Past Rangeley Lake, ME 4 starts dropping quickly along Long Pond Stream, Long Pond, the Sandy River Ponds and Sandy River. There is a bank of flashing yellow warning lights, with a sign reminding you that you are riding through the realm of Bullwinkle Moose, and common sense should kick in to not ride this stretch of road at night. About two miles after crossing the Appalachian Trail again, you reach Small Falls. The river drops through four narrow falls cut through hard rock, worth a stop.

Rangeley Lake in Maine from ME 4
Rangeley Lake viewed looking west through a mid-August haze from the new scenic overlook along ME 4.

Next up on our ride of the return leg to Rumford and Mexico is ME 142, which is reached approximately 21 miles from the town of Rangeley.
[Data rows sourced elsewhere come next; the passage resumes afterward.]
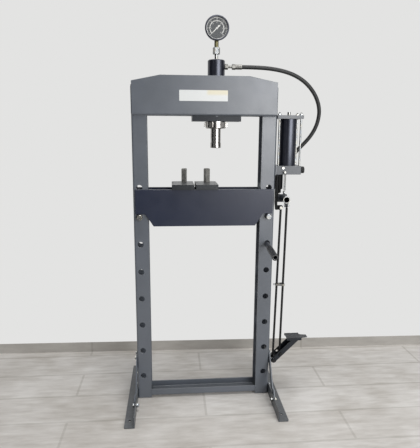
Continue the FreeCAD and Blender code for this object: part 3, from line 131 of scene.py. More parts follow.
def startFinish(name):
    made = bpy.data.materials.new(name)
    made.use_nodes = True
    tree = made.node_tree
    tree.nodes.clear()
    return made, tree, addNode(tree, "TexCoord").outputs["Object"]


def endFinish(tree, **values):
    names = {"colour": "Base Color", "roughness": "Roughness", "metallic": "Metallic", "normal": "Normal",
             "specular": "Specular IOR Level", "specularTint": "Specular Tint", "ior": "IOR",
             "alpha": "Alpha"}
    shader = addNode(tree, "BsdfPrincipled", {names[key]: value for key, value in values.items()})
    addNode(tree, "OutputMaterial", {"Surface": shader.outputs["BSDF"]})


# Patterns are given by the size of one feature in millimetres, the noise's detail, the stretch of its
# coordinates where the marks run one way, and its roughness.
def perMetre(millimetres):
    return 1000.0 / millimetres


def noise(tree, where, millimetres, detail=3.0, stretch=None, roughness=0.5):
    if stretch:
        where = addNode(tree, "Mapping", {"Vector": where, "Scale": stretch}).outputs["Vector"]
    return addNode(tree, "TexNoise", {"Vector": where, "Scale": perMetre(millimetres), "Detail": detail,
                                      "Roughness": roughness}).outputs["Fac"]


def latheLines(tree, where, millimetres, distortion):  # rings round the Z axis
    return addNode(tree, "TexWave", {"Vector": where, "Scale": perMetre(millimetres) / (2 * math.pi),
                                     "Distortion": distortion}, bands_direction="Z").outputs["Fac"]


def twoTones(tree, factor, first, second, low=0.35, high=0.65):
    ramp = addNode(tree, "ValToRGB", {"Fac": factor})
    ramp.color_ramp.elements[0].position, ramp.color_ramp.elements[1].position = low, high
    ramp.color_ramp.elements[0].color, ramp.color_ramp.elements[1].color = linear(first), linear(second)
    return ramp.outputs["Color"]


def mapRange(tree, value, fromLow, fromHigh, low, high):
    return addNode(tree, "MapRange", {"Value": value, "From Min": fromLow, "From Max": fromHigh,
                                      "To Min": low, "To Max": high}).outputs["Result"]


def spread(tree, factor, low, high):  # a noise factor, mostly 0.3 to 0.7, as a value from low to high
    return mapRange(tree, factor, 0.3, 0.7, low, high)


def mixColour(tree, factor, base, tone, **settings):
    return addNode(tree, "Mix", {"Factor": factor, "A": base, "B": tone}, data_type="RGBA",
                   **settings).outputs["Result"]


def combine(tree, operation, first, second, clamp=False):
    return addNode(tree, "Math", {0: first, 1: second}, operation=operation, use_clamp=clamp).outputs[0]


# studio: a planked floor and a low skirting that end at the wall line, a pale surround, one wide window to
# the right of the camera, and soft light from above and from the left
studio = {"surround": "#e3e3e2", "surroundStrength": 1.0, "sky": "#f4f5f7", "skyLevel": 0.28,
          "floorFront": -2.6, "floorSide": 7.0, "skirtingHeight": 0.058,
          "wallLeft": (-1.0, 0.460), "wallRight": (1.0, 0.4142)}
lamps = [
    {"name": "windowRight", "place": (2.05, -4.2, 1.66), "look": (0.05, 0.0, 1.3), "size": (3.0, 2.4),
     "power": 175.0, "shines": True},
    {"name": "windowLeft", "place": (-2.9, -2.6, 2.3), "look": (0.0, 0.0, 0.9), "size": (1.4, 2.0),
     "power": 12.0, "shines": False},
    {"name": "overhead", "place": (0.3, -0.4, 3.4), "look": (0.1, 0.0, 0.9), "size": (2.0, 1.6),
     "power": 50.0, "shines": True},
]
# the unlit end of the room behind the camera and at both sides, seen only in reflections
cards = [
    {"name": "roomLeft", "place": (-2.5, -0.5, 2.0), "size": (2.3, 5.4), "turn": 1.45, "tone": "#121212"},
    {"name": "roomRight", "place": (2.9, -0.25, 2.0), "size": (1.7, 5.4), "turn": -1.5, "tone": "#121212"},
    {"name": "roomBehind", "place": (-1.65, -4.9, 2.6), "size": (4.9, 6.4), "turn": 0.3, "tone": "#2c2b2a"},
    {"name": "roomCorner", "place": (-3.9, -3.6, 2.6), "size": (4.2, 6.4), "turn": 0.95, "tone": "#161616"},
]


def lightStudio():
    scene = bpy.context.scene
    scene.view_settings.view_transform = "Standard"
    world = bpy.data.worlds.new("studioRoom")
    world.use_nodes = True
    scene.world = world
    tree = world.node_tree
    tree.nodes.clear()
    # the camera, mirrors and glass see the surround, and everything else is lit by the softer sky
    path = addNode(tree, "LightPath")
    seen = combine(tree, "ADD", path.outputs["Is Camera Ray"], path.outputs["Is Glossy Ray"])
    shown = combine(tree, "ADD", seen, path.outputs["Is Transmission Ray"], clamp=True)
    sky = addNode(tree, "Background", {"Color": linear(studio["sky"]), "Strength": studio["skyLevel"]})
    wall = addNode(tree, "Background", {"Color": linear(studio["surround"]),
                                        "Strength": studio["surroundStrength"]})
    mix = addNode(tree, "MixShader", {0: shown, 1: sky.outputs[0], 2: wall.outputs[0]})
    addNode(tree, "OutputWorld", {"Surface": mix.outputs[0]})
    for lamp in lamps:
        data = bpy.data.lights.new(lamp["name"], "AREA")
        data.shape = "RECTANGLE"
        data.size, data.size_y = lamp["size"]
        data.energy = lamp["power"]
        away = np.array(lamp["place"]) - np.array(lamp["look"])
        away /= np.linalg.norm(away)
        side = np.cross((0, 0, 1), away)
        side /= np.linalg.norm(side)
        holder = placeObject(lamp["name"], data, lamp["place"], side, np.cross(away, side), away)
        holder.visible_glossy = lamp["shines"]


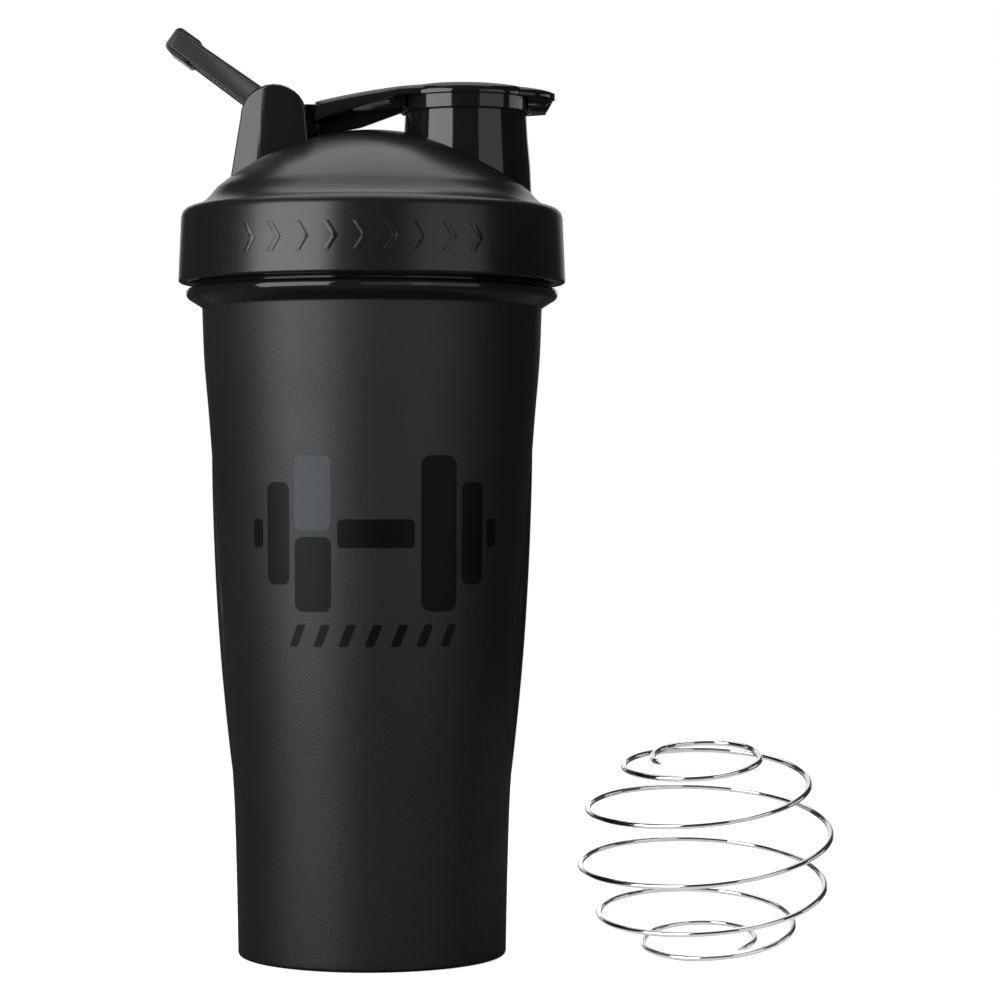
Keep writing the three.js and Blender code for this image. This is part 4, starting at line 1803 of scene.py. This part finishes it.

Having missed this turnoff to the south myself a few times, don’t be embarrassed if you need to double back from the town of Phillips. Route 142 is much narrower than ME 17 or 4, and that is not bad. Your sightlines are diminished in places, and remember that you are still making a general descent from the mountains of the Rangeley Lakes region—careful with that throttle.

From the turnoff from ME 4 to Dixfield along ME 142, you pass through the village of Weld, with Webb Lake directly to the west, and Mount Blue State Park to the east. This is a very pretty area. There is camping, picnicking and swimming in an offshoot of Mt. Blue State Park on the western side of Webb Lake, but with a limited season.

Height of Land Overlook on ME 17 in Maine
Enjoying the views at the Height of Land Overlook on ME 17.

Too soon you ride down to Dixfield on ME 142, where you have a couple of options back west to Rumford and Mexico. You may ride on U.S. 2 west, or cross the Androscoggin River and ride ME 108 west. Both have heavier traffic than you have seen for several hours, but either closes this Rangeley Lakes region hundred-mile loop, with ME 108 a little more scenic.